Working From The Inside Out


Mary-Kathryn Wert

According to junior Addy Burris “It is up to us as the consumers to choose if we use clean beauty products.”

Sally Panis, Features Editor

Finding the best beauty products is already a challenge for any individual, but along with the factor of clean and ethically sourced ingredients for the sake of the environment, animal testing and personal wellness, sophomore Franny Chaffee-McClure believes the second step is essential to achieve her perfect look.
Clean beauty is a term used for products that are made with safe, naturally-sourced ingredients.
This makes clean beauty stand out as it is developed with a focus on working toward developing healthy skin and hair from the inside out.
Clean beauty centers on the product’s formula rather than eco-friendly packaging or sustainability the majority of the time but establishes that the product is free of damaging ingredients and can be used on sensitive skin types.
With minimal and easy-to-understand manufacturing, complete transparency is built between the brand and consumers.
“I have a lot of allergies and sensitive skin,” Chaffee-McClure said. “I’m allergic to laundry detergent and everything, so when I started out with makeup I started off with the most natural stuff I could find.”
For senior Alicia Bouffard, animal testing and the skin benefits of clean beauty were the factors that led her to switch to clean beauty as she discovered cruelty-free makeup through years of experimentation with different brands.
“My favorite brand is Essence,” Bouffard said.“They have not only a very simple beauty line, but also they compare to higher end products, it’s like the dupe of it.”
The global market for vegan cosmetics is estimated at $15.1 billion in 2020 and is expected to track $21.4 billion by 2027, according to a report released by ReportLinker.

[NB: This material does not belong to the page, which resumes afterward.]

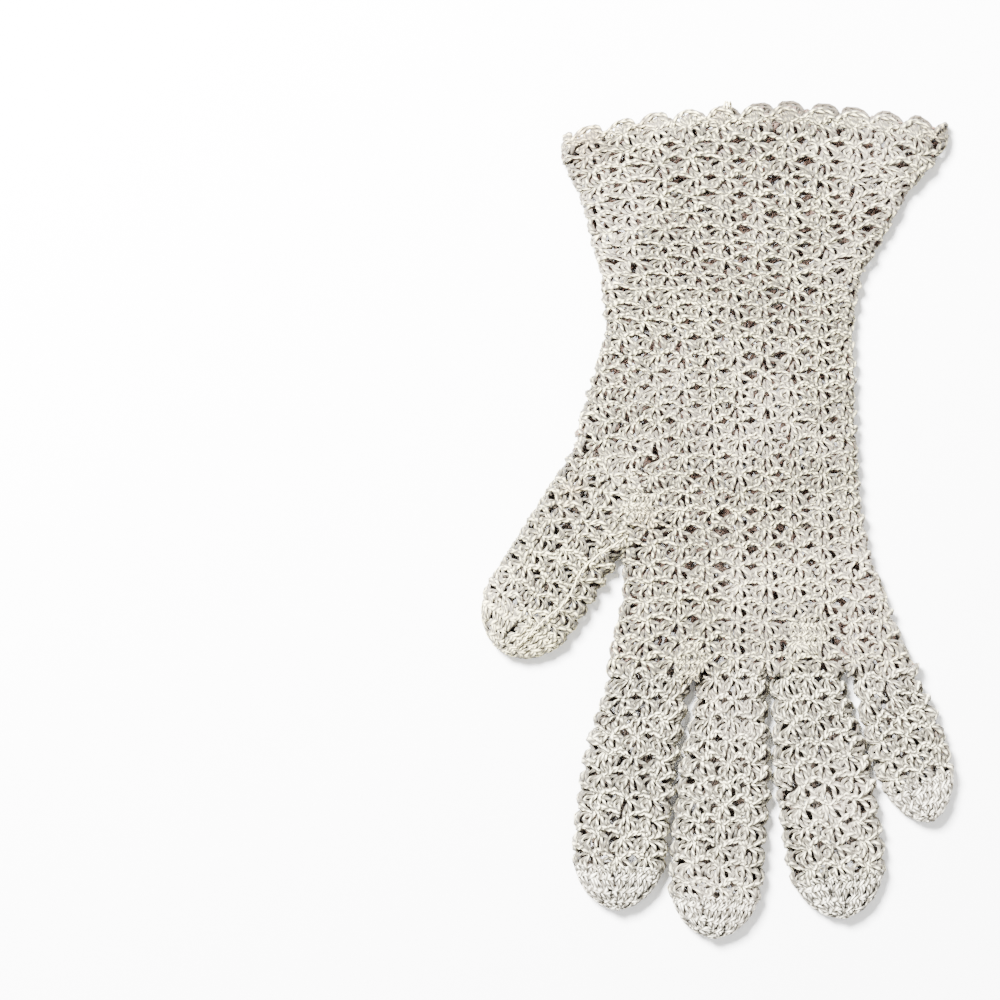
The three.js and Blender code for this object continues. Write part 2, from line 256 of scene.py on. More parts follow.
@dataclass(frozen=True)
class Yarn:
    """Two-ply cotton: the strand's radius, and the length of one turn of its plies."""

    radius: float
    lay: float = 1.9

    def strand(self, path: np.ndarray, resolution: int) -> dict[str, np.ndarray]:
        """Model one strand as a closed tube.

        Args:
            path: The points that it follows.
            resolution: Bevel steps of its round section: 0 for four sides, 1 for six.

        Returns:
            Its points, face corners, face starts, UV, and how far each point looks out of the cloth.
        """
        bpy.ops.object.select_all(action="DESELECT")
        bpy.ops.curve.primitive_nurbs_path_add()
        curve = bpy.context.object
        curve.data.splines.clear()
        spline = curve.data.splines.new("POLY")
        spline.points.add(len(path) - 1)
        spline.points.foreach_set("co", np.column_stack([path, np.ones(len(path))]).ravel())
        curve.data.dimensions = "3D"
        curve.data.bevel_depth = self.radius
        curve.data.bevel_resolution = resolution
        curve.data.use_fill_caps = True
        bpy.ops.object.convert(target="MESH")
        mesh = bpy.context.object.data
        points = read_values(mesh.vertices, "co", 3, float).reshape(-1, 3)
        corners = read_values(mesh.loops, "vertex_index", 1, int)
        starts = read_values(mesh.polygons, "loop_start", 1, int)
        uv = read_values(mesh.uv_layers[0].data, "uv", 2, float).reshape(-1, 2)[:, ::-1].copy()
        uv[:, 1] *= np.linalg.norm(np.diff(path, axis=0), axis=1).sum() / self.lay
        bpy.data.objects.remove(bpy.context.object)
        bpy.data.meshes.remove(mesh)
        caps = 2 * (4 + 2 * resolution)
        tube = points[caps:]
        nearest = np.linalg.norm(points[:caps, None] - tube[None], axis=2).argmin(axis=1)
        welded = np.concatenate([nearest, np.arange(len(tube))])
        crown = (tube.reshape(len(path), -1, 3)[..., 2] - path[:, None, 2]).ravel() / self.radius
        return {"points": tube, "corners": welded[corners], "starts": starts, "uv": uv, "crown": crown}

    def template(self, variants: list, resolution: int, strand_shades_and_tones: tuple[float, ...]) -> Template:
        """Model one stitch in several variants.

        Args:
            variants: For each variant, the paths of the strands.
            resolution: Bevel steps of the strands' round section.
            strand_shades_and_tones: How dark each strand is, from 0 to 1: painted shade, darker for strands
                that lie under others, with a little tone that differs between strands.

        Returns:
            The template.
        """
        worked = [[self.strand(path, resolution) for path in paths] for paths in variants]
        shared = worked[0]
        sizes = [len(strand["points"]) for strand in shared]
        first_point = np.cumsum([0, *sizes])
        first_corner = np.cumsum([0, *(len(strand["corners"]) for strand in shared)])
        return Template(
            points=np.array([np.vstack([s["points"] for s in strands]) for strands in worked]),
            corners=np.concatenate([s["corners"] + n for s, n in zip(shared, first_point)]),
            starts=np.concatenate([s["starts"] + n for s, n in zip(shared, first_corner)]),
            uv=np.vstack([s["uv"] for s in shared]),
            tone=np.concatenate([np.full(size, tone) for size, tone in zip(sizes, strand_shades_and_tones, strict=True)]),
            crown=np.array([np.concatenate([s["crown"] for s in strands]) for strands in worked]),
        )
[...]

Like Bouffard, junior Addy Burris uses clean beauty to put real and natural ingredients onto her skin to keep her skin healthy and clear as well as stop animal testing.
“I hope that in the future all beauty products go animal-testing free because you see the stories and photos of animals locked in small confined spaces just being absolutely tortured,” Burris said. “As an owner of two rescue beagles [not from animal testing], you can see how abuse affects them the rest of their lives, and I cannot imagine how they would live after spending their lives inside of a place like that.”
According to a comprehensive research report by Market Research Future, the cruelty-free cosmetics market is predicted to reach $14.23 billion by 2030.
“It is up to us as the consumers to choose if we use clean beauty products,” Burris said. “But it is up to the brand to be honest about what ingredients they use and how they make and test their products.”